Brainstorming Our Way to a Medieval Life, Part I

From this:

To this:

Thinking is what humans do, and separates us from the animal kingdom. It can make a Mother Teresa and Jonas Salk or produce the Parisian cabal of Cambodian college students who formed the Khmer Rouge that ravaged the country with 1.7 to 3 million dead, a 5% population decline in 5 years (1974-9). Horrible ideas come to us alongside good ones. Obviously, it’s the fashionable bad ones that should worry us. We may end up being the first civilization whose chic ideas will turn us back to the Middle Ages. No need for a natural disaster, marauding Huns and Vandals, resource depletion, or pestilence to return us to living in the dirt. We’ll just ruminate our way to collapse.

Progressivism’s we-know-better-than-you sometimes can lead to this: The Angka of the Khmer Rouge, the quintessence of we-know-better.
Cambodian villagers during the rule of the Khmer Rouge.

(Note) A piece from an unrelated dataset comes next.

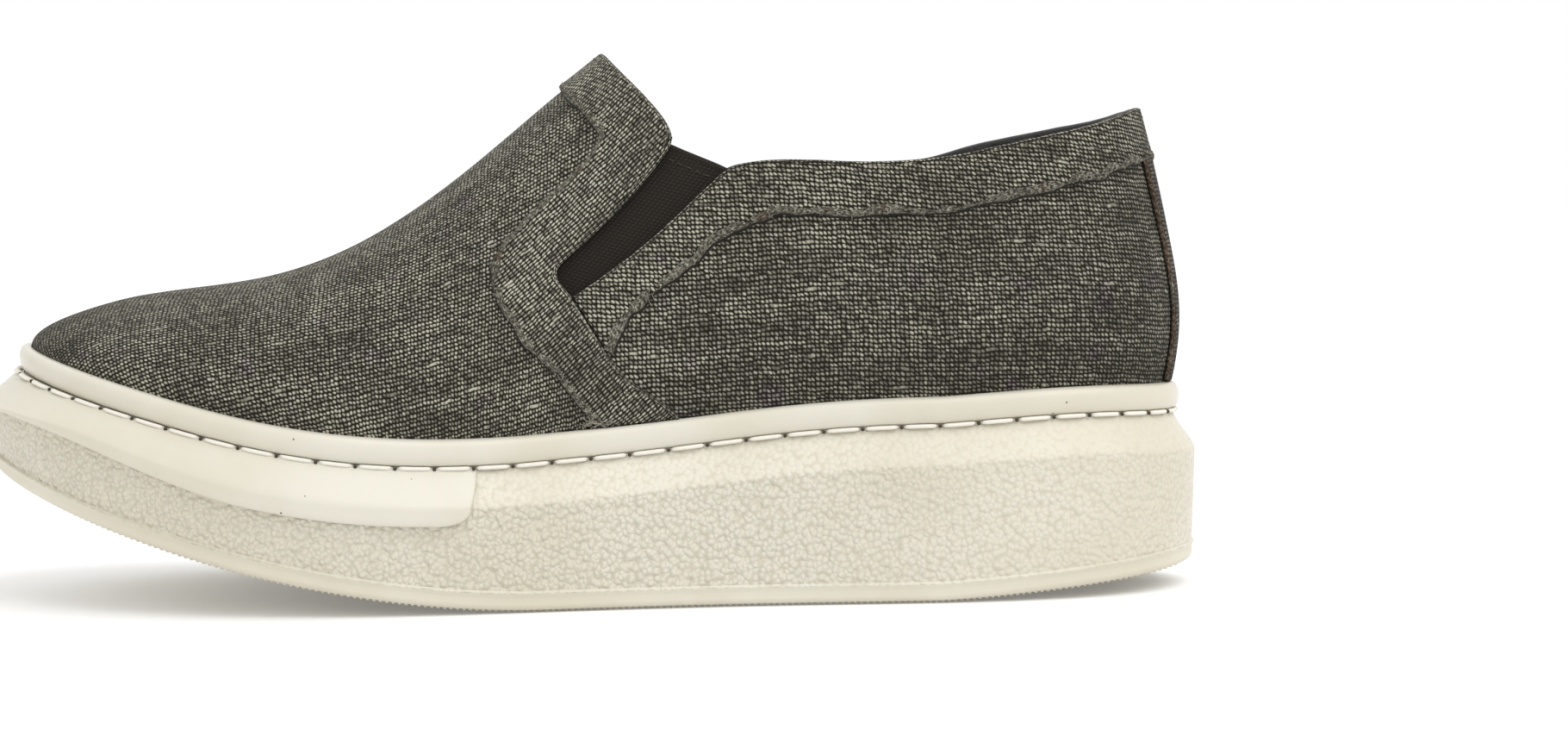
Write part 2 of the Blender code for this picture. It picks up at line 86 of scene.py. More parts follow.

All it takes is a small morsel of fact to be encased in imaginary cause-and-effect, and we’re off in a dash to ruin. For instance, take the virus as a useful “fact”. The ground was prepared for the appearance of the virus by the pervasive acceptance of progressivism. Progressivism is a political program to hijack “science” to pursue political ends. “Science” for political activists always ends up in the same place: big and bigger government, a government of “experts” who just so happen to think like the zealots. The activists need a “fact” as a catalyst. It will give them an opportunistic justification for absolute rule, to replace their judgement for the individual’s in nearly all matters formerly thought personal and private. Thus, the vaccine-or-else commands, children suffocating behind dirty masks in eerie classrooms requiring 6-foot separation and plexiglass partitions for six hours, and the rampant paranoia when stepping outside to go anywhere and do anything.

There’s no escape from the eye of the state in a dinner-and-a-movie, or Thanksgiving, or church. All for what? Getting a virus that over 95% of us will easily weather? Most of us will be minimally affected or asymptomatic, but we’ll be forced to accede to a societal shut-down in the same failed manner as before.

We’ve simply lost our noodles. Think about it. Vaccine or no, we’ve got a multi-layered immune system, one that handles viruses all the time. Antibody levels are less significant when we have T-cells running round eradicating virus-infected ones. This internal pest control system, if you’re an evolutionist, is a product of hundreds of thousands of years of evolution in pathogen-rich environments. Yet, we are pounded by test-positive numbers that send us into Chicken Little hysterics.

Masked kids in a school cafeteria.
People wear protective face masks as they wait in line to receive free food at a curbside pantry for needy residents run by the Catholic Charities of Brooklyn and Queens during the outbreak of the coronavirus disease (COVID-19) in the Brooklyn borough of New York City, New York, U.S., April 24, 2020. (REUTERS/Mike Segar).

You don’t have to be an anti-vaxer to conclude that this is lunacy. The fear of the so-called “variants”, while useful for public control freaks, offers no valid excuse for “expert” absolutism under the guise of politicians. Our immune systems have greater flexibility than spaghetti pasta under sauce. COVID viruses don’t vary enough to trick those t-cells. Whether you’ve up-armored your immune system with a vaccine or from prior exposure, or even without having had the illness, the pest control system will be on the hunt for anything that even looks like them.

We should be starting to learn that the massive disruption of life is pointless. Vaccinate if you choose, it probably will be extremely helpful, but don’t let the demagogues of we-know-best shred the last vestiges of a free, self-governing people. Our Constitutional republic is too precious a thing to surrender to a virus that the vast majority will shake off with minimal effort.

In the end, there’s only so much that a people and way of life can absorb before more and more people start to live more and more desperate lives. At a certain point, centuries down the road, some of us will dig up the evidence of a more prosperous time and begin to wonder how we ended up reverting back to living in the dirt. Could it have something to do with a fascination for ruinous ideas?

The next “fact” on the agenda is . . . “climate change”, but that’s for an upcoming post. It just goes to show that there’s no shortage of “facts” to roll up in a monster-sized apocalypse burrito for those with power-hungry appetites.